– Ты можешь остаться здесь, если хочешь, – сказал он. – Напомню, что время здесь – это не время там. Через несколько часов или дней твоя дочь присоединится к тебе. Подобно Дэвиду и его семье, вы можете прожить свои потерянные годы вместе, сколько бы их ни было отпущено. Ты можешь избавить себя от любой боли, которая ждет тебя, если ты вернешься в свой собственный мир: от всех этих болезненных паломничеств к ее постели, от всех этих ночных бдений…
– Потому что Феба может не поправиться?
– Кто это может сказать? Только не я.
И вновь Церера едва не поддалась искушению: освободиться от всей этой душевной боли, воссоединиться с той своей дочерью, какой она когда-то была, и все это самое большее за каких-то несколько дней. Однако для Фебы это были бы не дни, а годы, проведенные без матери, – независимо от того, осознавала она ее присутствие или нет; без звука голоса Цереры, читающего ей вслух, – без разницы, слышала она его или нет. Врачи и понятия не имели, что происходит внутри этой неподвижно застывшей куклы, но чем бы это ни было, Церера никогда не допустила бы, чтобы Феба выносила это в одиночку, даже если придется провести у ее постели весь остаток своих дней.
– Нет, – сказала Церера. – Я не могу этого сделать. Я должна быть с ней.
– Потому что всегда есть надежда?
– Даже если ее и нет.
– Тогда не исключено, что я снова увижу тебя, – сказал Лесник, – с твоей дочерью.
– Не обижайтесь, если я скажу, что предпочла бы другой исход.
– Я нисколько не обижаюсь.
Они в последний раз обнялись, и Церера, даже не оглянувшись, без всякого сожаления шагнула в самое сердце дерева. Кора сомкнулась за ней, и она оказалась в полной темноте.
Церера едва брела по лесу – голова у нее просто раскалывалась, а рубашка была вся в крови. Она пыталась идти по прямой, но ноги не слушались, а вскоре и окончательно забастовали – перепутались между собой, и она крутнулась вокруг себя, прежде чем упасть. Затылок ее ударился о влажную землю, но прежде чем глаза сами собой закрылись, Церера услышала голоса, и кто-то позвал ее по имени.

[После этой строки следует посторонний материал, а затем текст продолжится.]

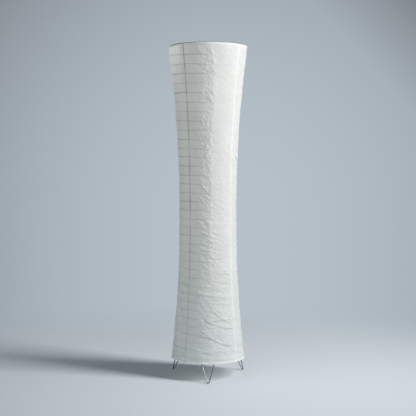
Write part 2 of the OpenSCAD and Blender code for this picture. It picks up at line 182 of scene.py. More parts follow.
def ramp(tree, value, stops):
    """A colour ramp through (position, colour or grey) stops."""
    made = add_node(tree, "ShaderNodeValToRGB")
    tree.links.new(value, made.inputs["Fac"])
    elements = made.color_ramp.elements
    while len(elements) < len(stops):
        elements.new(0.5)
    for element, (position, colour) in zip(elements, stops):
        element.position = position
        element.color = (colour,) * 3 + (1,) if isinstance(colour, (int, float)) else (*colour, 1)
    return made.outputs["Color"]


def noise_node(tree, vector, scale, detail=4.0, roughness=0.55, distortion=0.0):
    made = add_node(tree, "ShaderNodeTexNoise", {
        "Scale": scale, "Detail": detail, "Roughness": roughness, "Distortion": distortion,
    })
    tree.links.new(vector, made.inputs["Vector"])
    return made.outputs["Fac"]


def mix_colour(tree, factor, first, second, blend="MIX"):
    made = add_node(tree, "ShaderNodeMix", data_type="RGBA", blend_type=blend)
    for socket, value in ((made.inputs[0], factor), (made.inputs[6], first), (made.inputs[7], second)):
        if isinstance(value, (int, float)):
            socket.default_value = value
        elif isinstance(value, tuple):
            socket.default_value = (*value, 1)
        else:
            tree.links.new(value, socket)
    return made.outputs[2]


def object_coordinates(tree, scale=(1, 1, 1)):
    coordinates = add_node(tree, "ShaderNodeTexCoord")
    mapping = add_node(tree, "ShaderNodeMapping")
    mapping.inputs["Scale"].default_value = scale
    tree.links.new(coordinates.outputs["Object"], mapping.inputs["Vector"])
    return mapping.outputs["Vector"]


def bump(tree, height, distance, strength, normal=None):
    made = add_node(tree, "ShaderNodeBump", {"Strength": strength, "Distance": distance})
    tree.links.new(height, made.inputs["Height"])
    if normal is not None:
        tree.links.new(normal, made.inputs["Normal"])
    return made.outputs["Normal"]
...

– Я вернулась, – прошептала она. – Скажите ей, что я вернулась!
Очнулась Церера не в лесу, а на больничной каталке в «Фонарном доме» – с больной головой, капельницей в руке и суетящейся над ней медсестрой, за действиями которой присматривал встревоженный Оливье.
– С возвращением! – облегченно произнес тот. – Вы заставили нас поволноваться.
– Жутко болит голова, – отозвалась Церера, и тут же спросила: – С Фебой всё в порядке?
– Она такая же, как и была, когда вы ушли от нее сегодня утром. Я просто еще разок заглянул к ней, потому что знал, что вы обязательно спросите, как только придете в себя. Что касается головы, то у вас почти наверняка сотрясение мозга, и Элейн придется наложить пару-тройку швов. Думаю, вы еще пожалеете, что отправились на эту прогулку, – если этого уже не случилось, потому что какое-то время будет довольно больно.
– У меня будут неприятности?
– Ну что ж, мы уже выяснили, где вы были, поэтому что там у нас – незаконное проникновение на чужую территорию, порча казенного имущества? Получите по всей строгости закона. Шесть месяцев каторжных работ, на хлебе и воде.
Медсестра заставила Оливье умолкнуть.